While more concerned with the spoken word than with the creation of collages in sound, Corwin conducted frequent experiments in bringing faraway places home to the radio audience with travelogue series like An American in England (1942) and Passport for Adams (1943), as well as the ambitious documentary One World Flight (1947), which consisted of interviews and recorded sounds from actual locations in Italy, India, and Australia.

Corwin’s travelogues did not simply revel in sound qua spectacle; they were propagandistic or didactic in nature, designed to glean messages from or impose meaning on bits and bites of sound. As Alexander Pope once put it, the “sound must seem an echo to the sense.” How, then, could one make sense of Britain through sound? What, besides the tolling of Big Ben, or the water gurgling in the Diana, Princess of Wales Memorial Fountain (pictured above), or the chirping of robins, or the roaring North sea, or raindrops falling on hedgerows, might be A Soundscape of Britain?

Many years ago, visiting New York City for the first time, I walked through the streets of Manhattan to capture the sounds of the sirens, the pedestrians on the pavement, the honking of cars and the hollering of cabbies during rush hour. It gave me immense pleasure listening to these recordings back in the misery that was my home across the Atlantic. I could drown out the silence and loneliness in ways that a few pictures in my photo album could not accomplish. I have always loved wrapping myself in sound’s cape, escaping in sound . . .

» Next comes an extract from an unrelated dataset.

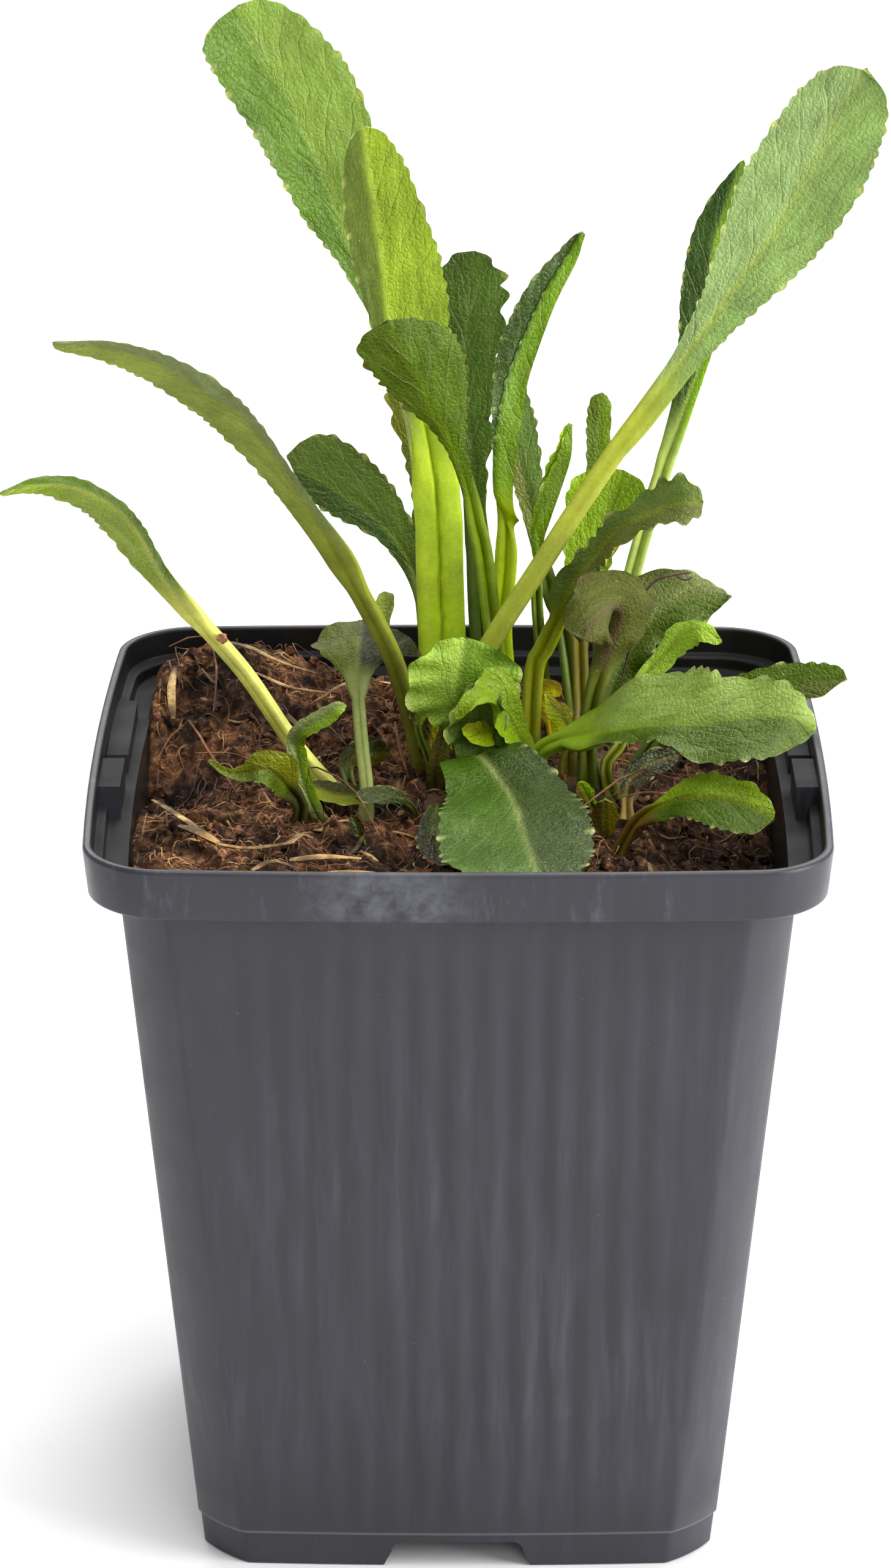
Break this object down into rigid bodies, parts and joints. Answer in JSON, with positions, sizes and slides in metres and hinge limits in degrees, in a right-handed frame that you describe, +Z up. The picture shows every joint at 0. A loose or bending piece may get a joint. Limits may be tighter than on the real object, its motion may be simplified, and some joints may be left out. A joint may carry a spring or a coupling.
{
  "type": "potted shasta daisy",
  "caption": "Young shasta daisy: a clump of toothed, spoon-shaped leaves on long stalks, growing in a square tapered nursery pot with a deep rim and a fill of fibrous medium.",
  "frame": {"origin": "centre of the pot's base on the ground", "axes": "+Z up along the pot's height; the pot's front face looks towards -Y; +X is to the right of someone looking at the front"},
  "size_m": [0.1066, 0.09, 0.1821],
  "materials": {
    "pot_plastic": "dark slate-grey moulded plastic with a satin surface, lightly scuffed",
    "medium": "loose reddish-brown fibrous peat and fine bark",
    "crown_wood": "rough olive-brown crown",
    "leaf_green": "mid green, waxy, with paler veins",
    "leaf_bright": "fresh yellow-green, waxy",
    "leaf_dark": "deep green, waxy",
    "leaf_olive": "olive green with brown and purple tints",
    "leaf_withered": "dried orange-yellow"
  },
  "bodies": {
    "root": {"pot": "pot_plastic", "growing_medium": "medium", "crown": "crown_wood", "leaf_tall_left": "leaf_green", "leaf_dark_back": "leaf_dark", "leaf_dark_inner": "leaf_dark", "leaf_dark_left": "leaf_dark", "leaf_tip_behind_arch": "leaf_dark", "leaf_upright_small": "leaf_green", "leaf_bright_behind": "leaf_bright", "leaf_behind_tall_right": "leaf_dark", "leaf_dark_behind_fold": "leaf_dark", "leaf_tall_centre": "leaf_bright", "leaf_nodding_centre": "leaf_dark", "leaf_folded_centre": "leaf_green", "leaf_folded_small": "leaf_green", "leaf_tall_right": "leaf_green", "leaf_arching_left": "leaf_olive", "leaf_low_arching_left": "leaf_green", "leaf_curled_olive": "leaf_olive", "leaf_hooked_left": "leaf_dark", "leaf_low_left_small": "leaf_green", "leaf_crinkled_centre": "leaf_green", "leaf_bright_centre": "leaf_bright", "leaf_olive_centre": "leaf_olive", "leaf_broad_front": "leaf_dark", "leaf_behind_front": "leaf_green", "sheath_olive_centre": "leaf_olive", "petiole_thin": "leaf_green", "leaf_dark_arching_right": "leaf_dark", "leaf_purple_curled": "leaf_olive", "leaf_dark_broad_right": "leaf_dark", "leaf_bright_narrow_right": "leaf_bright", "leaf_broad_right": "leaf_green", "leaf_dark_far_right": "leaf_dark", "leaf_bright_low_right": "leaf_bright", "leaf_grey_twisted": "leaf_green", "leaf_flat_on_soil": "leaf_olive", "leaf_dark_on_soil": "leaf_dark", "leaf_low_background": "leaf_green", "sprout_tiny": "leaf_green", "leaf_dark_tuft": "leaf_dark", "leaf_curled_tuft": "leaf_dark", "leaf_yellow_tuft": "leaf_bright", "leaf_withered_orange": "leaf_withered", "leaf_pointed_small": "leaf_green"}
  },
  "joints": []
}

“. . . and a small herd of morons”: Fred Allen on Jerrybuilt Entertainment

This morning, The Springer Show had its UK debut on ITV1.  It is the beginning of a limited run of talkshows (if you can call them that) hosted by super-smug US schlockmeister Jerry Springer.  Even though it is recorded at the Granada studios in Manchester, one wonders in what ways this Mancunian version could possibly differ from the Chicago-based original—accents, hairstyles, and chav wear excepting.  Will locals recognize each other and compete over who is going to be trashiest? Sounds like John Waters’s Baltimore.  At least, it would be community service.

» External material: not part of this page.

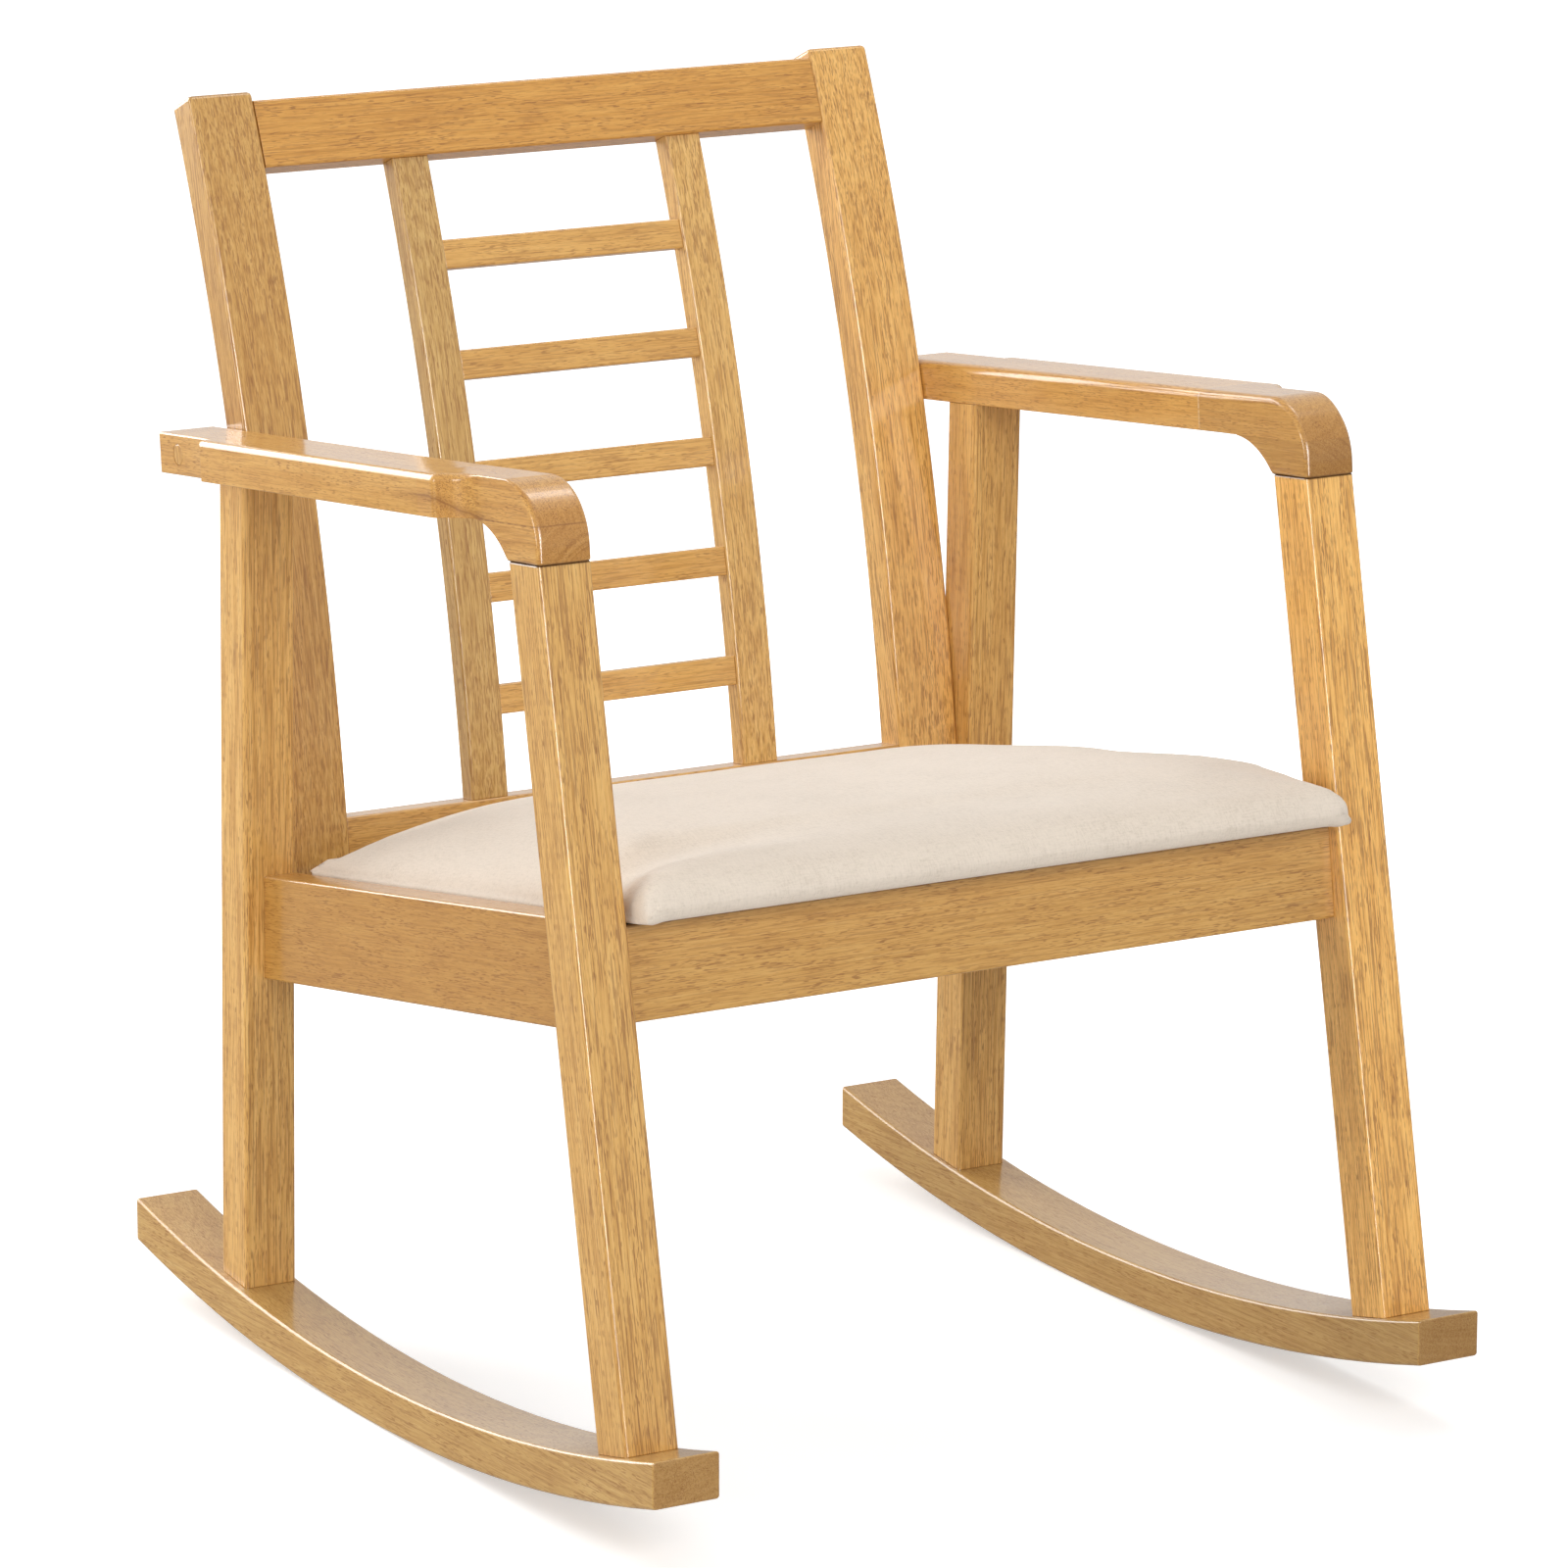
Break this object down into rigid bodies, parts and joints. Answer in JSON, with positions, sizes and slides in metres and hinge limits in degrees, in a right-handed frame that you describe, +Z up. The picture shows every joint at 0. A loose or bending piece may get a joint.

Springer recently derided UK television for being “ten years behind” stateside entertainment.  Might that be a compliment? Is it even an accurate assessment, given that many of the post-Springer reality formats—shows that make Jerry seem quaint—were developed in the UK?

No doubt the UK Springer season was greenlighted in response to the highly controversial but hugely successful London production of Jerry Springer—The Opera, which aired earlier this year on BBC1 to a storm of protests. Given the reawakening of the religious right in the West, Springer might still be able to push some holier-than-thou buttons, sanctimonious as his own curtain call commentaries are. Still, it all seems so old hat.

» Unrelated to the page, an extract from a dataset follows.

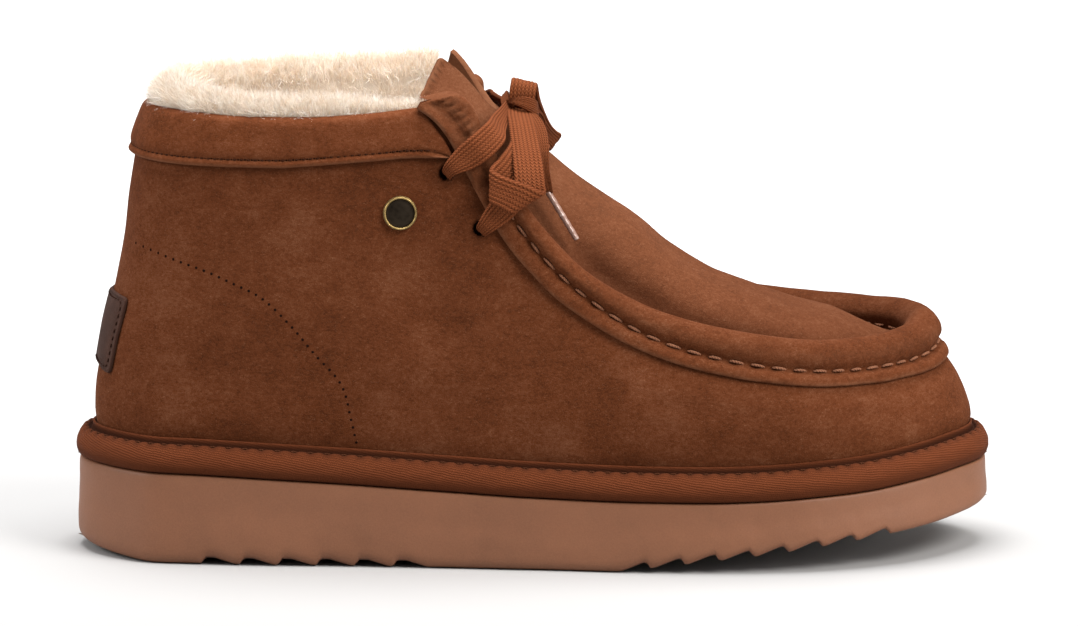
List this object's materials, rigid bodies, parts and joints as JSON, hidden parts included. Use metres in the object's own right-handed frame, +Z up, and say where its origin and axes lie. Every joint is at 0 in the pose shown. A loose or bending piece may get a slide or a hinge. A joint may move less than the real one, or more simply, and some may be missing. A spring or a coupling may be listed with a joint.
{
  "type": "lace-up suede ankle boot",
  "caption": "Right lace-up moccasin ankle boot of suede with a deep fleece lining, rolled apron seam, flat laces tied in a bow and a thick ribbed foam sole",
  "frame": {"origin": "On the floor under the centre of the shoe's bounding box, where the flat of the sole rests.", "axes": "+X to the toe, +Y to the inner (medial) side of this right shoe, +Z up. The lateral side faces -Y."},
  "size_m": [0.3, 0.1095, 0.1632],
  "materials": {
    "suede": "matte napped suede, chestnut brown, with fine light fibres",
    "rand": "ribbed and twilled band over a soft bead, dark brown",
    "foam": "matte moulded foam rubber, peach tan",
    "fleece": "deep cream sheepskin fleece",
    "patch": "smooth dark brown patch with a soft sheen",
    "brass": "aged brass rivet with a dark sunk face",
    "braid": "flat ribbed cotton braid, rust orange",
    "clear": "clear glossy lace tip over brown braid"
  },
  "bodies": {
    "root": {"outsole": "foam", "welt": "rand", "upper": "suede", "apron_tongue": "suede", "apron_rim": "suede", "collar_band": "suede", "insole": "fleece", "heel_label": "patch", "rivet_button": "brass", "lace_upper": "braid", "lace_lower": "braid", "lace_knot": "braid", "lace_bow_lateral": "braid", "lace_bow_medial": "braid", "aglet_lateral": "clear", "aglet_medial": "clear"}
  },
  "joints": []
}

Some fifty years ago, US radio comedian and satirist Fred Allen (1894-1956) had this to say about so-called reality shows, which “became popular with the sponsors long before the listeners at home were conditioned to them,” programs that

appealed to the businessman because they were cheap. Reduced to essentials, a quiz show required one master of ceremonies, preferably with prominent teeth, two underpaid girls to do the research and supply the quiz questions and a small herd of morons, stampeded in the studio audience and rounded up at the microphone to compete for prizes. The prizes generally [. . .] were donated by their makers in return for a mention of their merchandise on the program.

The audience-participation show varied slightly. This pseudo-entertainment consisted of a covey of frowsy housewives, flushed at a neighborhood supermarket, and an assortment of tottering male extroverts gathered from park benches. The purpose of the program was to establish the senility of the participants in the process of playing an antiquated parlor game. These shows not only were inexpensive—some of them became very popular, which justified their existence in advertising and corporate circles.

The commercials have gotten longer, the attention span shorter, and the vocabulary smaller—but the “herd of morons” is forever flocking to the trough.  By the way, just how long do the commercial breaks have to get until we all refuse to chomp? Meanwhile, Fred Allen’s wit is alive and well worth our time.   Just listen to recordings of his popular comedy-variety series to discover how he, along with a small herd of writers that at one time included novelist Herman Wouk, tickled and uplifted the multitude with a verbal virtuosity rarely attempted, let alone achieved, by today’s television entertainers.